Residing within each believer is no longer just one nature—the sinful nature; there are now two.  These two natures are in conflict.  “Deep inside me I find joy in God’s law.”  This is where my ‘deepest’ identity now resides.  I am forgiven of sins, a child of God, a brother of Jesus, and a servant of God sealed in His Holy Spirit.  That is my identity.  My old I.D. card is out of my wallet and expired.  Nevertheless, “I see another law working in me.  It fights against the law of my mind.”  What is this negative power that still desires to have me and control me?  The law (or rule) of sin.  Now I have conflict.  The law (rule) in my mind which is captive to the will of God because I said “yes” to God and surrendered my life to Him, apparently must now take command over the law (rule) which is in my body.  My body feels like doing something different then what my mind (and my identity) dictates.  The Apostle goes on to say that whatever I give into, whether the rule of my mind (which is my understanding of who I am), or the rule of my body (which usually revolves around my feelings for doing what I want rather than what God wants), I become a slave to that rule.  I encourage you to continue into what Paul says in Romans chapter 8, for in it he provides a remedy for continued growth in our new identity in Christ, while resisting the old identity.

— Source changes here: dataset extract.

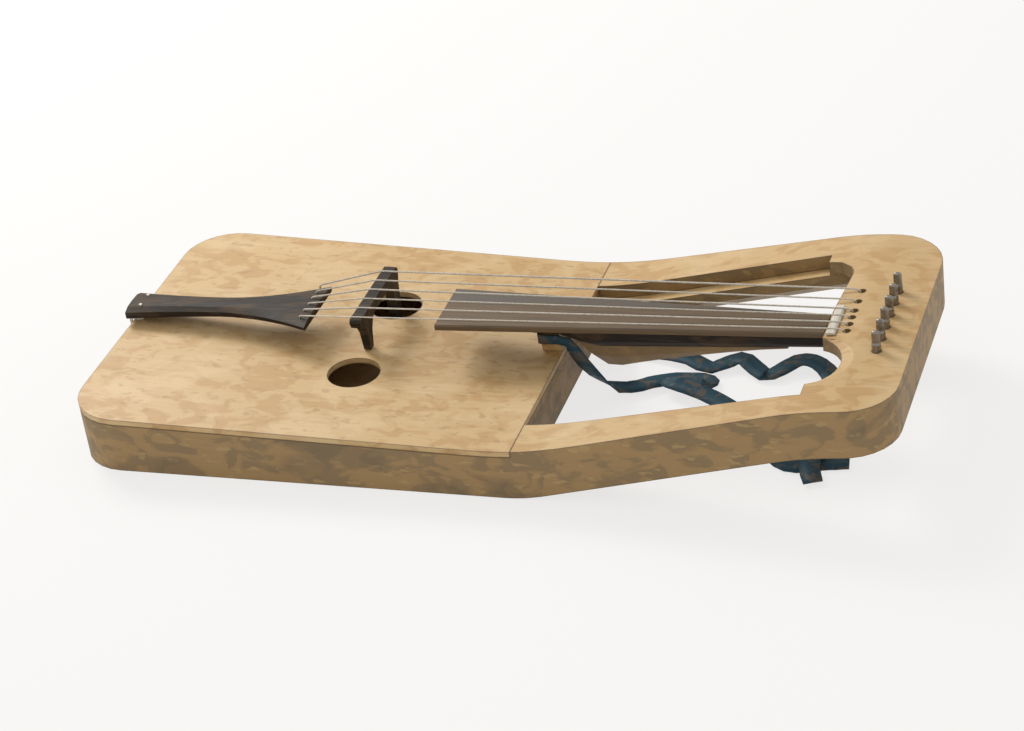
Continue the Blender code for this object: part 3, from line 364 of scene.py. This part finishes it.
class CrwthLook(bpy.types.PropertyGroup):
    """Colours of the crwth, some with painted shade, highlight and sheen in them, and the widths of its
    worn edges.
    """

    front: colour_property("Front", "Tan of the front", (0.55, 0.37, 0.17))
    front_warm: colour_property("Front, warm", "Orange-brown stains on the front", (0.46, 0.27, 0.10))
    front_pale: colour_property("Front, pale", "Pale patches on the front", (0.62, 0.45, 0.24))
    # The body's sides take these side colours instead of the front ones, so their darker, greyer ground is
    # painted shade; the flecks and dark stains are the wood's own, and side and side_dull also stain the
    # soundboard and wedge.
    side: colour_property("Side", "Brown of the sides", (0.33, 0.205, 0.080))
    side_dull: colour_property("Side, dull", "Grey-brown of the sides", (0.215, 0.145, 0.068))
    side_fleck: colour_property("Side, flecks", "Light flecks on the sides", (0.40, 0.27, 0.11))
    side_dark: colour_property("Side, dark", "Dark stains on the sides", (0.145, 0.100, 0.052))
    edge: colour_property("Edge", "Dark worn edges", (0.07, 0.045, 0.02))
    hardwood: colour_property("Hardwood", "Near-black hardwood", (0.014, 0.009, 0.006))
    hardwood_brown: colour_property("Hardwood, brown", "Brown sheen of the hardwood", (0.060, 0.035, 0.018))
    fingerboard: colour_property("Fingerboard", "Brown of the fingerboard", (0.125, 0.080, 0.038))
    # Grey of the painted highlight along the fingerboard's far side, and also the neck's worn lines and
    # edges.
    grey_highlight_and_wear: colour_property("Fingerboard, grey", "Grey streak", (0.085, 0.078, 0.070))
    wedge: colour_property("Wedge", "Light brown of the neck's wedge", (0.20, 0.125, 0.05))
    gut: colour_property("Gut", "Pale gut", (0.62, 0.57, 0.49))
    gut_dark: colour_property("Gut, dark", "Shade in the gut's twist", (0.36, 0.31, 0.24))
    bone: colour_property("Bone", "Old bone", (0.66, 0.62, 0.54))
    iron: colour_property("Iron", "Dark iron", (0.30, 0.28, 0.25))
    iron_brown: colour_property("Iron, brown", "Brown bloom on the iron", (0.12, 0.085, 0.06))
    iron_bright: colour_property("Iron, bright", "Handled edges", (0.42, 0.40, 0.37))
    silk: colour_property("Silk", "Blue of the ribbon", (0.016, 0.060, 0.090))
    # Grey-brown of the ribbon's painted sheen.
    silk_sheen: colour_property("Silk, worn", "Grey-brown wear on the ribbon", (0.105, 0.09, 0.075))
    body_wear: width_property("Body wear", "Width of the body's worn edges", 0.0018)
    soundboard_wear: width_property("Soundboard wear", "Width of the soundboard's worn edges", 0.0016)
    hardwood_wear: width_property("Hardwood wear", "Width of the dark pieces' worn edges", 0.0008)
    iron_wear: width_property("Iron wear", "Width of the pins' handled edges", 0.0009)
    silk_wear: width_property("Silk wear", "Width of the ribbon's dark edges", 0.0006)


class CrwthStage(bpy.types.PropertyGroup):
    """Light and floor."""

    floor: colour_property("Floor", "Pale floor", (0.93, 0.92, 0.91))
    key_power: bpy.props.FloatProperty(
        name="Key", description="Power of the key light", default=26.0, unit="POWER")
    fill: bpy.props.FloatProperty(
        name="Fill", description="Strength of the sky", default=0.72, min=0.0)


class CrwthOperator:
    """What the operators share."""

    bl_options = {"REGISTER", "UNDO"}


class CRWTH_OT_body(CrwthOperator, bpy.types.Operator):
    """Finish the body, the soundboard and the neck's foot and wedge"""

    bl_idname = "crwth.body"
    bl_label = "Body and soundboard"

    def execute(self, context):
        look = context.scene.crwth_look
        paint(body_wood(look), "body")
        soundboard = mottled_wood(
            look, "soundboard_wood", base=look.front, warm=look.front_warm, pale=look.front_pale,
            dull=look.side, roughness=0.46)
        paint(soundboard, "soundboard", "neck_foot")
        wedge = mottled_wood(
            look, "wedge_wood", base=look.wedge, warm=look.side_dull, pale=look.side,
            dull=look.side_dark, roughness=0.5)
        paint(wedge, "neck_wedge")
        return {"FINISHED"}


class CRWTH_OT_hardwood(CrwthOperator, bpy.types.Operator):
    """Finish the dark pieces, the fingerboard and the nut"""

    bl_idname = "crwth.hardwood"
    bl_label = "Neck, bridge and tailpiece"

    def execute(self, context):
        look = context.scene.crwth_look
        paint(dark_wood(look, "tailpiece_wood", worn=look.fingerboard), "tailpiece", "end_button")
        paint(dark_wood(look, "bridge_wood", worn=look.fingerboard), "bridge")
        paint(dark_wood(look, "neck_wood", worn=look.grey_highlight_and_wear), "neck")
        paint(fingerboard_wood(look), "fingerboard")
        paint(bone_finish(look), "nut")
        return {"FINISHED"}


class CRWTH_OT_strings(CrwthOperator, bpy.types.Operator):
    """Finish the strings, their turns, the loop and the pins"""

    bl_idname = "crwth.strings"
    bl_label = "Strings and pins"

    def execute(self, context):
        look = context.scene.crwth_look
        paint(gut_finish(look), "tail_loop", *numbered("string"), *numbered("string_winding"))
        paint(iron_finish(look), *numbered("tuning_pin"))
        return {"FINISHED"}


class CRWTH_OT_ribbon(CrwthOperator, bpy.types.Operator):
    """Lay the silk ribbon where its solid lies"""

    bl_idname = "crwth.ribbon"
    bl_label = "Ribbon"

    def execute(self, context):
        scene = context.scene
        shape = bmesh.new()
        shape.from_mesh(NODES["ribbon"].data)
        bmesh.ops.remove_doubles(shape, verts=shape.verts, dist=MERGE_DISTANCE)
        bmesh.ops.subdivide_edges(shape, edges=shape.edges, cuts=1, use_grid_fill=True)
        for vert in shape.verts:
            wave = math.sin(vert.co.x * RIPPLES_ALONG) * math.sin(vert.co.y * RIPPLES_ACROSS)
            vert.co.z += RIBBON_RIPPLE * (1.0 + wave) / 2
        area = sum(face.calc_area() for face in shape.faces)
        mesh = mesh_from(shape, "silk_ribbon")
        mesh.shade_smooth()
        mesh.set_sharp_from_angle(angle=CREASE_ANGLE)
        mesh.materials.append(silk_finish(scene.crwth_look))
        ribbon = add(scene, "silk_ribbon", mesh)
        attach(ribbon, "frame")
        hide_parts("ribbon")
        area / 2 / RIBBON_WIDTH
        return {"FINISHED"}


def pale_floor(colour):
    """A floor that keeps the shadow, and is brighter to the camera, in metal and through glass."""
    finish = Finish("pale_floor")
    finish.set(Base_Color=colour, Roughness=FLOOR_ROUGHNESS)
    glow = finish.node("ShaderNodeEmission", sockets={"Color": colour, "Strength": 1.0})
    camera = finish.node("ShaderNodeLightPath", output="Is Camera Ray")
    share = (camera + camera.other("Is Glossy Ray") + camera.other("Is Transmission Ray")) * FLOOR_GLOW
    surface = Wire(finish, finish.surface.outputs["BSDF"])
    mixed = finish.node("ShaderNodeMixShader", sockets={0: share, 1: surface, 2: glow})
    finish.tree.links.new(mixed.socket, finish.tree.nodes["Material Output"].inputs["Surface"])
    return finish.material


def lay_floor(scene, stage):
    """A wide pale floor under the back."""
    shape = bmesh.new()
    bmesh.ops.create_grid(shape, x_segments=2, y_segments=2, size=FLOOR_HALF)
    mesh = mesh_from(shape, "floor")
    mesh.materials.append(pale_floor(stage.floor))
    floor = add(scene, "floor", mesh)
    floor.location.z = -FLOOR_DROP


def light(scene, stage):
    """An even sky, and one key light from the far left."""
    world = bpy.data.worlds.new("studio")
    scene.world = world
    world.use_nodes = True
    sky = world.node_tree.nodes["Background"]
    sky.inputs["Color"].default_value = SKY_COLOUR
    sky.inputs["Strength"].default_value = stage.fill

    lamp = bpy.data.lights.new("key", "AREA")
    lamp.energy = stage.key_power
    lamp.size = KEY_SIZE
    lamp.color = KEY_COLOUR
    key = add(scene, "key", lamp)
    key.location = KEY_PLACE
    key.rotation_mode = "QUATERNION"
    key.rotation_quaternion = (KEY_PLACE - CAMERA_TARGET).to_track_quat("Z", "Y")


def aim_camera(scene):
    """The photograph's view."""
    back = Vector((
        math.sin(CAMERA_AZIMUTH) * math.cos(CAMERA_ELEVATION),
        -math.cos(CAMERA_AZIMUTH) * math.cos(CAMERA_ELEVATION),
        math.sin(CAMERA_ELEVATION),
    ))
    level = (-back).cross(WORLD_UP).normalized()
    upright = level.cross(-back)
    right = level * math.cos(CAMERA_ROLL) + upright * math.sin(CAMERA_ROLL)
    up = upright * math.cos(CAMERA_ROLL) - level * math.sin(CAMERA_ROLL)
    lens = bpy.data.cameras.new("camera")
    lens.lens = CAMERA_LENS
    lens.sensor_width = CAMERA_SENSOR
    camera = add(scene, "camera", lens)
    turn = Matrix((right, up, back)).transposed().to_4x4()
    camera.matrix_world = Matrix.Translation(CAMERA_TARGET + back * CAMERA_DISTANCE) @ turn
    scene.camera = camera


class CRWTH_OT_stage(CrwthOperator, bpy.types.Operator):
    """Set the floor, the lights and the camera"""

    bl_idname = "crwth.stage"
    bl_label = "Stage"

    def execute(self, context):
        scene = context.scene
        lay_floor(scene, scene.crwth_stage)
        light(scene, scene.crwth_stage)
        aim_camera(scene)
        scene.view_settings.view_transform = "Standard"
        return {"FINISHED"}


OPERATORS = (CRWTH_OT_body, CRWTH_OT_hardwood, CRWTH_OT_strings, CRWTH_OT_ribbon, CRWTH_OT_stage)


class CRWTH_PT_panel(bpy.types.Panel):
    """List of the crwth's pieces"""

    bl_idname = "CRWTH_PT_panel"
    bl_label = "Crwth"
    bl_space_type = "VIEW_3D"
    bl_region_type = "UI"
    bl_category = "Crwth"

    def draw(self, context):
        for operator in OPERATORS:
            self.layout.operator(operator.bl_idname)


CLASSES = (CrwthLook, CrwthStage, *OPERATORS, CRWTH_PT_panel)


def register():
    """Add the classes and the scene's properties."""
    for thing in CLASSES:
        bpy.utils.register_class(thing)
    bpy.types.Scene.crwth_look = bpy.props.PointerProperty(type=CrwthLook)
    bpy.types.Scene.crwth_stage = bpy.props.PointerProperty(type=CrwthStage)


def unregister():
    """Take them away again."""
    del bpy.types.Scene.crwth_stage
    del bpy.types.Scene.crwth_look
    for thing in reversed(CLASSES):
        bpy.utils.unregister_class(thing)


def main():
    """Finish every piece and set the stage."""
    register()
    bpy.ops.crwth.body()
    bpy.ops.crwth.hardwood()
    bpy.ops.crwth.strings()
    bpy.ops.crwth.ribbon()
    bpy.ops.crwth.stage()


if __name__ == "__main__":
    main()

However, the purpose of this moment/article is to simply identify that there is a force within us which is resistant to the things God wants to continue to do in us.  He would like us to nourish ourselves in His presence…with food He has for us.  And instead of guilt-shaming ourselves into spending time with the Lord, how about just acknowledging that within our humanness, there is the old slave owner of sin (sin nature within), still yelling at us and demanding that we return to his farm producing the kind of life we used to have.  Once I realize that this will happen every time I decide to be with God (and every time I decide to do something to make God happy), my old self will be holding up signs, mocking me and yelling at me to stay away from God.  You may find it odd that because you have identified this resistant power, you have weakened it.  That is something to celebrate as you enter into God’s presence more readily and more often.